[AIM]: Reproduce exactly and only the lines running from the one with "air_line(parts)" through the one with "model.glb, bake each", both end lines included.

[MATERIAL PROVIDED]:

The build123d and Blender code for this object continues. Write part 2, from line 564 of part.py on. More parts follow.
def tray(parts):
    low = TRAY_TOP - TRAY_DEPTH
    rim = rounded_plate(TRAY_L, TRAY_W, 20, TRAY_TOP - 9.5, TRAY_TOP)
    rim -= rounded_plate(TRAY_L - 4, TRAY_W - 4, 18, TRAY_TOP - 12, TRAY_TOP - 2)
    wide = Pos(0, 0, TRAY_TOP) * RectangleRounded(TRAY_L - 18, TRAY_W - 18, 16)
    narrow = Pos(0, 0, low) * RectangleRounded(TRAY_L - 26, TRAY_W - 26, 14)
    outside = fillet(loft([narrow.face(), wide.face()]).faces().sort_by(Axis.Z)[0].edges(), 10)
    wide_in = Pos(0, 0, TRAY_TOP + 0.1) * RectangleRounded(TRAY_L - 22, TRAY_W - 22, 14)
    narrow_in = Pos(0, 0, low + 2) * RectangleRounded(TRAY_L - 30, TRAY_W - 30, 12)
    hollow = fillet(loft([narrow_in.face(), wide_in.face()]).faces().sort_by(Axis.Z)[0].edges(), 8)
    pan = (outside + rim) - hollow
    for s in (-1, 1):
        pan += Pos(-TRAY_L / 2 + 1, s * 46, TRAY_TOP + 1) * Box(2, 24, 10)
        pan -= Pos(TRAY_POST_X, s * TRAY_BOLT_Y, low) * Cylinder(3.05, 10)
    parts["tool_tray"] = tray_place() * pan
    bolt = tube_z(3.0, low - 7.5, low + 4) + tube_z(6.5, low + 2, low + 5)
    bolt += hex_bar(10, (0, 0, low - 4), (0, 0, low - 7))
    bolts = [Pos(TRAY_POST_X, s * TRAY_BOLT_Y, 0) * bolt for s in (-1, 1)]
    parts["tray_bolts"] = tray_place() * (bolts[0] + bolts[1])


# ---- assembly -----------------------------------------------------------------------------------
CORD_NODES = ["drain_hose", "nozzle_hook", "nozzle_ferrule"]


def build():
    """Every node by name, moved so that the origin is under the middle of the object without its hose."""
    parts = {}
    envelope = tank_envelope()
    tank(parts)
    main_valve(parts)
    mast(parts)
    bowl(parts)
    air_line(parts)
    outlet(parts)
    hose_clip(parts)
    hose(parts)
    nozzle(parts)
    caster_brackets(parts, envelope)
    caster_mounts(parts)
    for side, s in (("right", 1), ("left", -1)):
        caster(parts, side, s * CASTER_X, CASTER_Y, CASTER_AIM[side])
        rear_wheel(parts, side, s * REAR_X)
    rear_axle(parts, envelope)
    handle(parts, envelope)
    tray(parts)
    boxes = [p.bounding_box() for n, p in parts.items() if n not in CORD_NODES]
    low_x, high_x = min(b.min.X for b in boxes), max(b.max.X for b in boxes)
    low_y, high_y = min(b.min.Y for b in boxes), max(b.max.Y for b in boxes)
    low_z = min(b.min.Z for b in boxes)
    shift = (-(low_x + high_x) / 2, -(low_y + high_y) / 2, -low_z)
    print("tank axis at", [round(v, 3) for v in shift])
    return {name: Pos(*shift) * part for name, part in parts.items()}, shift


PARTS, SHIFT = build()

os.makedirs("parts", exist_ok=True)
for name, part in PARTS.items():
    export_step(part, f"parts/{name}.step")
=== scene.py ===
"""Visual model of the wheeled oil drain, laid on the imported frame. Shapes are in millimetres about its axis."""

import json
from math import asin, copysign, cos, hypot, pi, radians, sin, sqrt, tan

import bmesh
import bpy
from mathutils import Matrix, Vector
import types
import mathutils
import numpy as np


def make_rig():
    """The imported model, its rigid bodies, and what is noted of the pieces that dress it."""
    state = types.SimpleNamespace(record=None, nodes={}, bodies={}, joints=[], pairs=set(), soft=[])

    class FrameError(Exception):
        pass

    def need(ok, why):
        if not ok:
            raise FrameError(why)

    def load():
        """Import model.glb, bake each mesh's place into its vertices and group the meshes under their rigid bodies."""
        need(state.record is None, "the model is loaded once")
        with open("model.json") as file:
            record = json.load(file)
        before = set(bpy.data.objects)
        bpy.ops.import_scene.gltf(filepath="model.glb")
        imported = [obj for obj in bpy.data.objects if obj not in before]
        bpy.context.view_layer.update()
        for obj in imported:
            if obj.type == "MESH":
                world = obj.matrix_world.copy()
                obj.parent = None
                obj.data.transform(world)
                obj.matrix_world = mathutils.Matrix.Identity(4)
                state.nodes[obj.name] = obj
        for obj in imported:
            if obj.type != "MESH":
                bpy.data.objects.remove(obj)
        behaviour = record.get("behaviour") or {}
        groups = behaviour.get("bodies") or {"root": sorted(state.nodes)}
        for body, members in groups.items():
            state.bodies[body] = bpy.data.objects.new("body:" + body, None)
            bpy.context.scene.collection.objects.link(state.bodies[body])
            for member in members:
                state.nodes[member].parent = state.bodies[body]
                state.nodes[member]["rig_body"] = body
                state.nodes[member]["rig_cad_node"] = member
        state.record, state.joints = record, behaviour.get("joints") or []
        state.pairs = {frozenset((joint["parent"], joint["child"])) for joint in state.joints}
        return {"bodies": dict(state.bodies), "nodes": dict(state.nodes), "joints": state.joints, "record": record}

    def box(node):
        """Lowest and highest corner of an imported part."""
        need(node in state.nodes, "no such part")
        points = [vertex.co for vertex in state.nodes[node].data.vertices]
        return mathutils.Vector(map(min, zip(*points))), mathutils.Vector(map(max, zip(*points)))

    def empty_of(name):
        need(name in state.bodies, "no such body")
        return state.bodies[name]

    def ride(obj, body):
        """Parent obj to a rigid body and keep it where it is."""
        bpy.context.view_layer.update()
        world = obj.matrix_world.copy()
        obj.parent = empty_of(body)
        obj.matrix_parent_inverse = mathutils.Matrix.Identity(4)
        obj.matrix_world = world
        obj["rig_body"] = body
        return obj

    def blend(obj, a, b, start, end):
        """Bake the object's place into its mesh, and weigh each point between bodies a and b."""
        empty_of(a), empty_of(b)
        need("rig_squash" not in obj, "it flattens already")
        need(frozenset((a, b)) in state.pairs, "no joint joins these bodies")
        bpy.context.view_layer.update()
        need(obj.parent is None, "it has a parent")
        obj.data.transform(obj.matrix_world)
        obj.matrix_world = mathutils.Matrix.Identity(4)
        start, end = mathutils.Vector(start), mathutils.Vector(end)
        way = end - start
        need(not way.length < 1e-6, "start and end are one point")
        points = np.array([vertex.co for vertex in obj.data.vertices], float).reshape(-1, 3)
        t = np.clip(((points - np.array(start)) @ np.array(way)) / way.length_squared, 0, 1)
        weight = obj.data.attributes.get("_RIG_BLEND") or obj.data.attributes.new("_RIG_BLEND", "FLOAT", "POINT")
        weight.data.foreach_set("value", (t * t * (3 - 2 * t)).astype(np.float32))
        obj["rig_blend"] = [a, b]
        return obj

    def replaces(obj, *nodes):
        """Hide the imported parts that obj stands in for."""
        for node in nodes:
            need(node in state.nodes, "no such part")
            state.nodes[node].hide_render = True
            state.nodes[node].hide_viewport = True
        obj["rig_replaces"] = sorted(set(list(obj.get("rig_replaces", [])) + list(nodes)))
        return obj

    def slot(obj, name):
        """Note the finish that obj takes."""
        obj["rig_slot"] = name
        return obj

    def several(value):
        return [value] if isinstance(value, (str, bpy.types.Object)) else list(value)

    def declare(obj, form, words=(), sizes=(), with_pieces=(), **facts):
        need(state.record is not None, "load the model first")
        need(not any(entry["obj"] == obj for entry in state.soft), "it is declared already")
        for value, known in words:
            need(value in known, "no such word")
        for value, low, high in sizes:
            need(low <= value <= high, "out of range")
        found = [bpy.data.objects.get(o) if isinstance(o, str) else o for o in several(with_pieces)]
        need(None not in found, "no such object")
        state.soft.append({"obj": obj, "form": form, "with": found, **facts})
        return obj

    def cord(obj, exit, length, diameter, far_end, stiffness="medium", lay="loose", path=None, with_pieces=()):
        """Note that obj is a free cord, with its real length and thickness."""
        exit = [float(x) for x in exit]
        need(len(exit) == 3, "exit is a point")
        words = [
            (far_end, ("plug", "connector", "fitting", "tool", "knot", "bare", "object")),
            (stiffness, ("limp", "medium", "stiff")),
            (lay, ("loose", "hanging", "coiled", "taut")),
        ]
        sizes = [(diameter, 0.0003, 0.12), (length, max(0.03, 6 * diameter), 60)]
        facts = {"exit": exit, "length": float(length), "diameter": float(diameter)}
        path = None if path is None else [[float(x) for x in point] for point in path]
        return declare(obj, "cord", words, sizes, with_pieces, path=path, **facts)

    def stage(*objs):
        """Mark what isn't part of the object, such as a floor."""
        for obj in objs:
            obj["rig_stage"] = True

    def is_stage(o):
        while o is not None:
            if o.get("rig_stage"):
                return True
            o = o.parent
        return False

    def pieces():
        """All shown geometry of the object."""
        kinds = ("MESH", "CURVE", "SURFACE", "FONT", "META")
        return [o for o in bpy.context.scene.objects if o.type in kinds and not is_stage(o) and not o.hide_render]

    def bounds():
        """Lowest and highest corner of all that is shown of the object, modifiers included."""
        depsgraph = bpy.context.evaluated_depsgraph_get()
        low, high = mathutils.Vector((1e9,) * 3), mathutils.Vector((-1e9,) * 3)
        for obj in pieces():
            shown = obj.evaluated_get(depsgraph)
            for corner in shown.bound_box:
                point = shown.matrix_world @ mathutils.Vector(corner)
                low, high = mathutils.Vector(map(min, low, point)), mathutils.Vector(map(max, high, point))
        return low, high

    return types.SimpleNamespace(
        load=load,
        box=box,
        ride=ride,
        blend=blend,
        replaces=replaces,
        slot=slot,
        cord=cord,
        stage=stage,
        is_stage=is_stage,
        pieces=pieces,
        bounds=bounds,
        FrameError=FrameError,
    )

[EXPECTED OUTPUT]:
    air_line(parts)
    outlet(parts)
    hose_clip(parts)
    hose(parts)
    nozzle(parts)
    caster_brackets(parts, envelope)
    caster_mounts(parts)
    for side, s in (("right", 1), ("left", -1)):
        caster(parts, side, s * CASTER_X, CASTER_Y, CASTER_AIM[side])
        rear_wheel(parts, side, s * REAR_X)
    rear_axle(parts, envelope)
    handle(parts, envelope)
    tray(parts)
    boxes = [p.bounding_box() for n, p in parts.items() if n not in CORD_NODES]
    low_x, high_x = min(b.min.X for b in boxes), max(b.max.X for b in boxes)
    low_y, high_y = min(b.min.Y for b in boxes), max(b.max.Y for b in boxes)
    low_z = min(b.min.Z for b in boxes)
    shift = (-(low_x + high_x) / 2, -(low_y + high_y) / 2, -low_z)
    print("tank axis at", [round(v, 3) for v in shift])
    return {name: Pos(*shift) * part for name, part in parts.items()}, shift


PARTS, SHIFT = build()

os.makedirs("parts", exist_ok=True)
for name, part in PARTS.items():
    export_step(part, f"parts/{name}.step")
=== scene.py ===
"""Visual model of the wheeled oil drain, laid on the imported frame. Shapes are in millimetres about its axis."""

import json
from math import asin, copysign, cos, hypot, pi, radians, sin, sqrt, tan

import bmesh
import bpy
from mathutils import Matrix, Vector
import types
import mathutils
import numpy as np


def make_rig():
    """The imported model, its rigid bodies, and what is noted of the pieces that dress it."""
    state = types.SimpleNamespace(record=None, nodes={}, bodies={}, joints=[], pairs=set(), soft=[])

    class FrameError(Exception):
        pass

    def need(ok, why):
        if not ok:
            raise FrameError(why)

    def load():
        """Import model.glb, bake each mesh's place into its vertices and group the meshes under their rigid bodies."""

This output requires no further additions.